I think what makes The Deaf Man work so well is that McBain used him sparingly, and only when he wanted to write a more complicated story. Usually his bad guys were your basic criminals, and the cops did basic police work. The Deaf Man left them puzzles, planting misleading clues, and it made them work more like "traditional" literary detectives of the Hercule Poirot or Nero Wolfe school. It also helped that, even though he got away, his plan never quite came to fruition as he mapped it out. Both sides were frustrated at the end, which led to anticipation for the next encounter.

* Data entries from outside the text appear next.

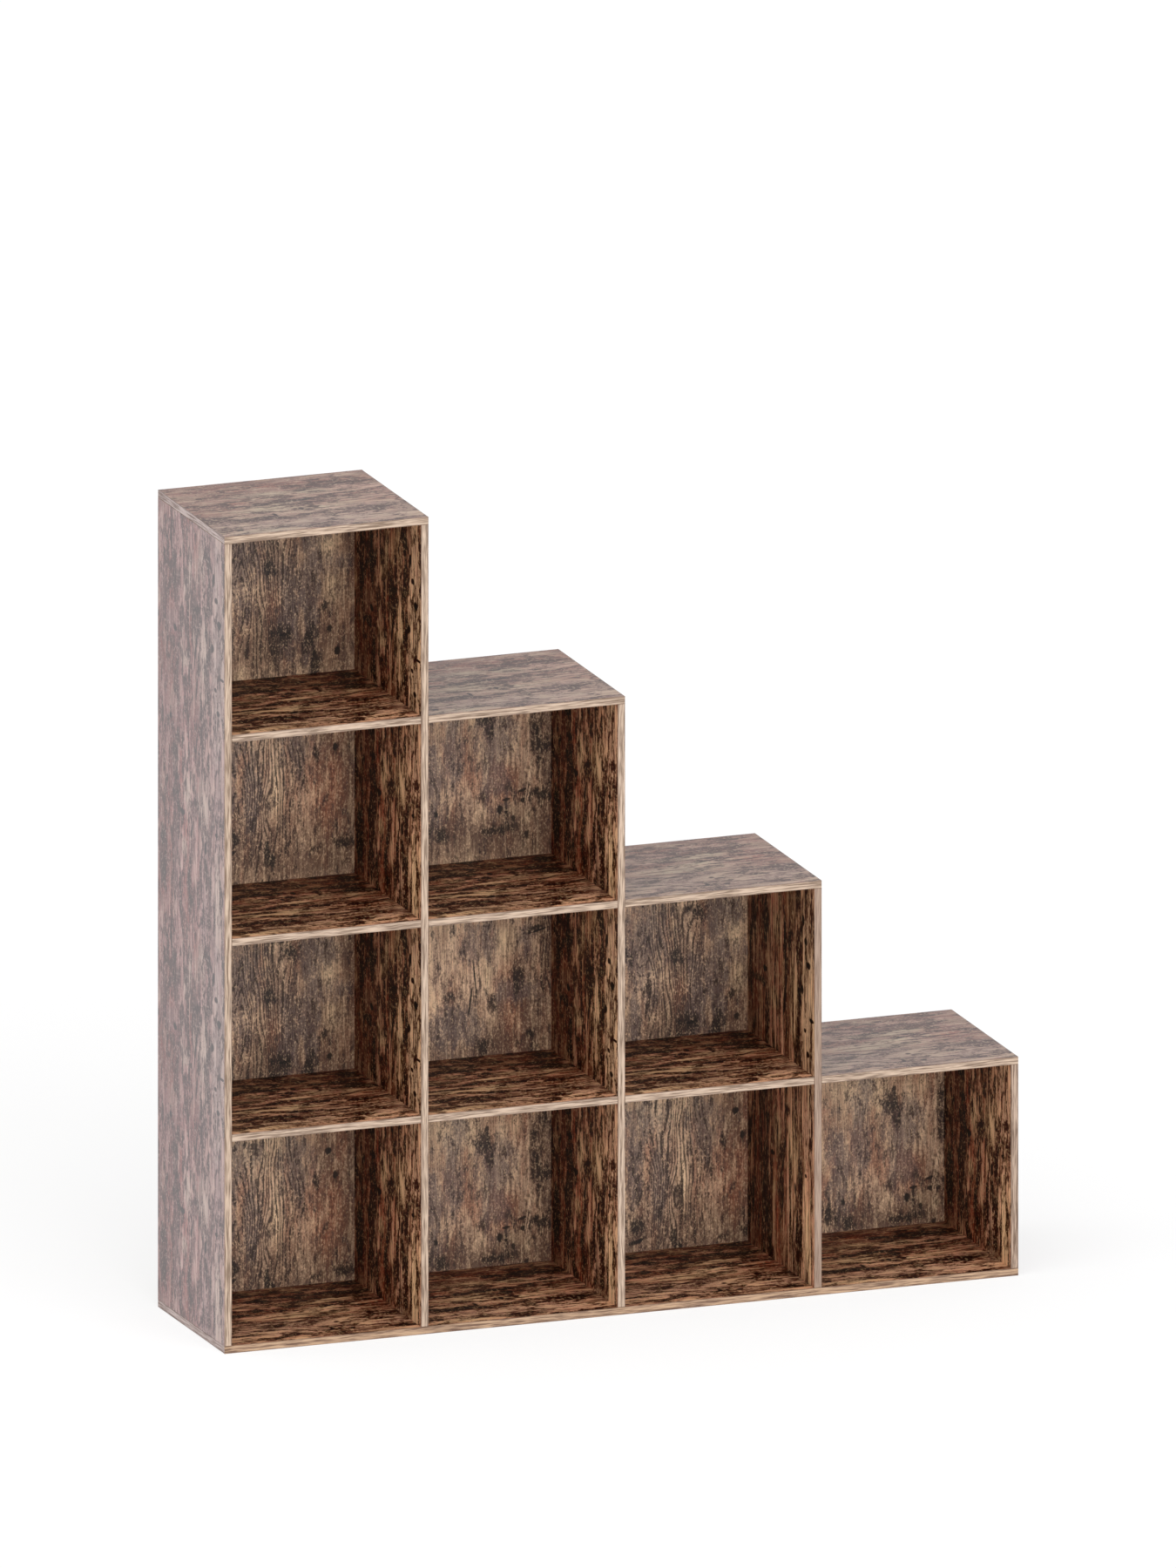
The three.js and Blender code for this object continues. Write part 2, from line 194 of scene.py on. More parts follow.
SHELF_MARKS = {
    # Painted light: paler near the board's front edge
    "painted_front_light": ((60, 150, 55, 400),),
    # Darker bands of the print, and painted shade towards the board's rear edge
    "printed_and_painted_shade": (
        (224, 120, 14, 130), (226, 270, 14, 70), (272, 150, 28, 300), (195, 285, 14, 40),
        (140, 150, 8, 60), (64, 110, 8, 90), (62, 230, 7, 50), (125, 280, 6, 50), (215, 200, 8, 40),
    ),
    "rust": (
        (200, 60, 14, 40), (245, 240, 10, 40), (160, 250, 8, 40), (215, 190, 6, 20), (110, 260, 10, 40),
        (265, 90, 9, 40),
    ),
    "pale": (
        (190, 110, 8, 14), (180, 205, 12, 22), (175, 260, 10, 14), (112, 140, 10, 40), (238, 120, 10, 22),
        (155, 165, 8, 20), (110, 80, 10, 30), (20, 60, 12, 50), (165, 75, 8, 24), (250, 200, 8, 14),
    ),
    "grey": ((75, 200, 16, 60), (40, 120, 16, 60), (60, 270, 16, 40)),
    "dark": (
        (218, 115, 9, 42), (240, 158, 14, 9), (192, 165, 9, 6), (205, 216, 13, 7), (195, 284, 18, 22),
        (226, 250, 7, 32), (146, 132, 5, 24), (132, 182, 5, 26), (124, 165, 8, 6), (145, 80, 4, 12),
        (122, 243, 5, 11), (68, 80, 8, 38), (62, 210, 4, 11), (21, 216, 9, 10), (100, 58, 5, 22),
        (268, 170, 14, 12), (215, 30, 9, 30), (268, 280, 10, 20),
    ),
    "knot": (
        (86, 132, 3, 10), (129, 286, 2.4, 24, -18), (138, 110, 2, 22, -10), (146, 215, 1.8, 16),
        (30, 290, 3, 6), (212, 178, 5, 4), (182, 150, 4, 3),
    ),
}
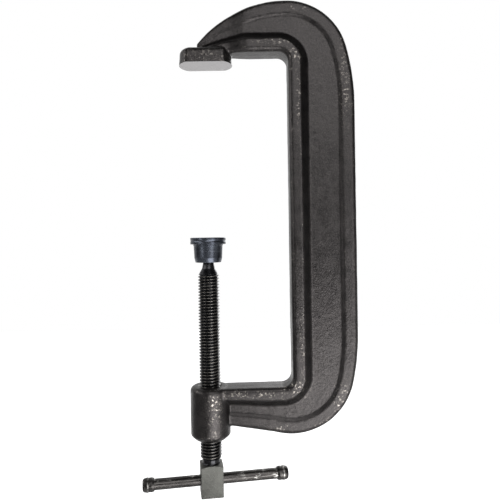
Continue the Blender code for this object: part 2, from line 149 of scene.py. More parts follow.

I hope McBain enjoys a renaissance some day. When masters are talked about, he seems to be taken for granted. Lots of other people get mentioned, then, if someone asks about him, the answer is, "Oh, yeah, of course McBain." I still read him, and every time i do I gain a greater appreciation for what he was capable of.
I agree Dana. I recently read LEARNING TO KILL, early short stories by Ed McBain and they're terrific. He was far more influential than he gets credit for. In many of those stories he handles complicated social situations so well - they aren't about good guys and bad guys or cops solving crimes, they're people caught up in a world changing too fast around them.

Then he went on to write all those books.
Dexter fits. A serial killer.

And I think just about everybody loves a "good" bad guy. If the antagonist isn't fearsome, someone who could defeat the protag (Star Trek Next Generation did a great episode with Moriarty and Data as Sherlock on this), where's the suspense?
From what I've seen of Dexter (I couldn't finish the book) this sort of character is simply not believable.
A good man may commit a crime if coerced by insurmountable circumstances or do so accidentally or while temporarily out of his mind, but it surely stretches the imagination that one can carry on the lifestyle of a serial killer while also being a humanitarian.
One wonders also why readers like their violence so much that they want it projected by a likable or admirable character. Take the Meyers vampire novels, for example.